Abstract

The notion of risk aversion was originally developed with reference to the Expected Utility model. de Finetti (1952), Pratt (1964) and Arrow (1965) associated the concavity of the von Neumann-Morgenstern utility function with some relevant aspects of the decision-maker’s preferences. In particular, risk aversion can be defined in terms of risk premium (i.e., the difference between the expected value and the certainty equivalent of a lottery). With reference to the EU model the risk premium is nonnegative for all lotteries if and only if the von Neumann-Morgenstern utility function is concave.

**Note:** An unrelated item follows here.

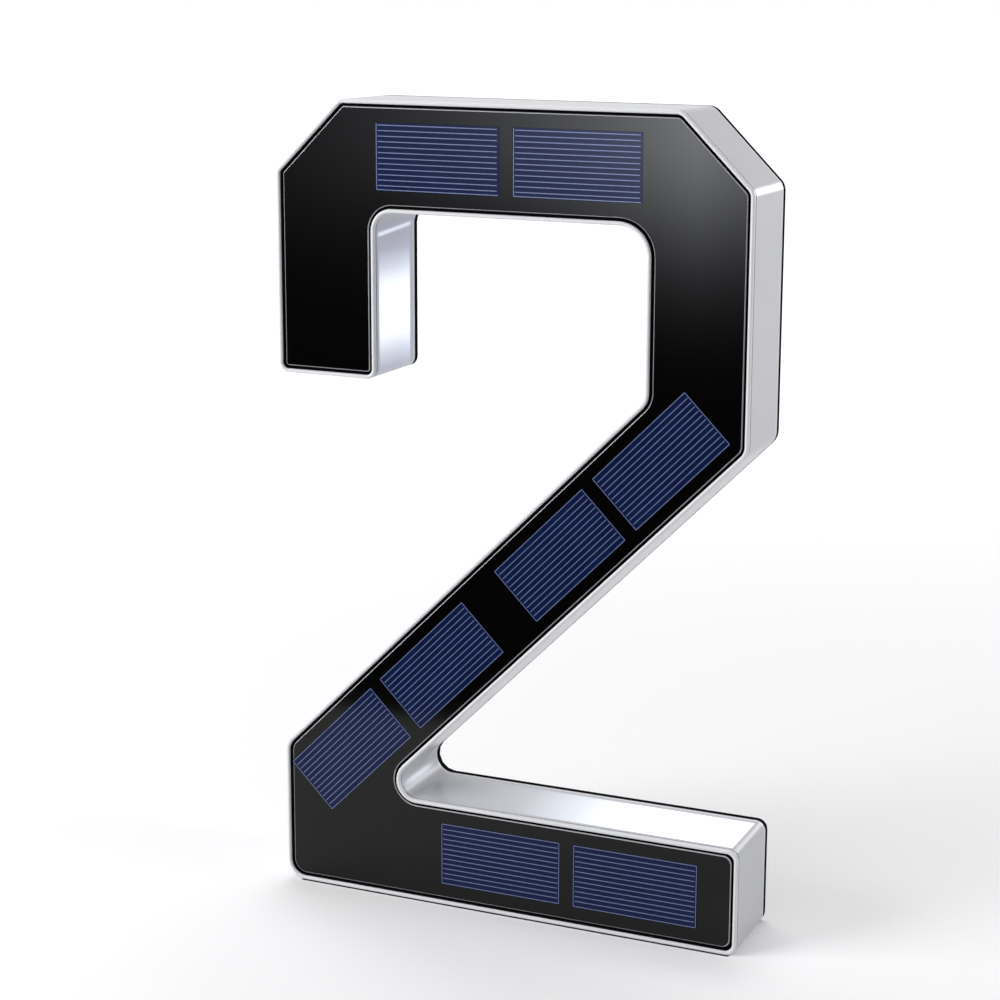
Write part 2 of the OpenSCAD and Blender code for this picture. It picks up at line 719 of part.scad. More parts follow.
function top_route(w, top_w) =
  let (a = over(main_board, main_pad_u, w), b = over(top_board, top_pad_u, top_w))
  [pad(main_board, main_pad_u, w), a, at_z(a, b[2]), b, pad(top_board, top_pad_u, top_w)];
module top_lead_red() { red_lead(top_route(pad_w + pair_step, -pad_w)); }
module top_lead_black() { black_lead(top_route(pad_w, pad_w)); }

stub_pad_u = stub_board_l / 4;
module stub_lead_red() {
  a = over(top_board, -top_pad_u, -pad_w);
  b = over(stub_board, stub_pad_u, -pad_w);
  red_lead([
    pad(top_board, -top_pad_u, -pad_w), a, at_x(a, b[0]), b, pad(stub_board, stub_pad_u, -pad_w)
  ]);
}
module stub_lead_black() {
  a = over(top_board, -top_pad_u, pad_w);
  b = over(stub_board, stub_pad_u, pad_w);
  short_x = left_x + corner_cut - 2 * lead_d;
  black_lead([
    pad(top_board, -top_pad_u, pad_w), a, at_x(a, short_x), [b[0], run_y, a[2] + b[0] - short_x],
    b, pad(stub_board, stub_pad_u, pad_w)
  ]);
}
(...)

However, with reference to the EU model, other relevant aspects of the preferences also depend on the concavity of the utility function: for instance, if we compare two lotteries of which one has been obtained from the other through mean preserving spreads, the less risky lottery is (weakly) preferred for all pairs of lotteries of this kind if and only if the von Neumann-Morgenstern utility function is concave. Moreover, the EU model does not imply that a randomization of lotteries matters (for instance, according to the EU model, a lottery whose consequences are a randomization of the outcomes of two equally preferred lotteries is indifferent to them), while the possibility that a decision-maker prefers not to be involved in an additional lottery could be considered as a kind of risk aversion. Taking into consideration more general models than the EU model, it is no longer true that risk aversion only consists of positive risk premia and of aversion to riskier (in the sense of mean preserving spreads) lotteries and that these two risk aversions depend on the same characteristic of decision-maker’s preferences.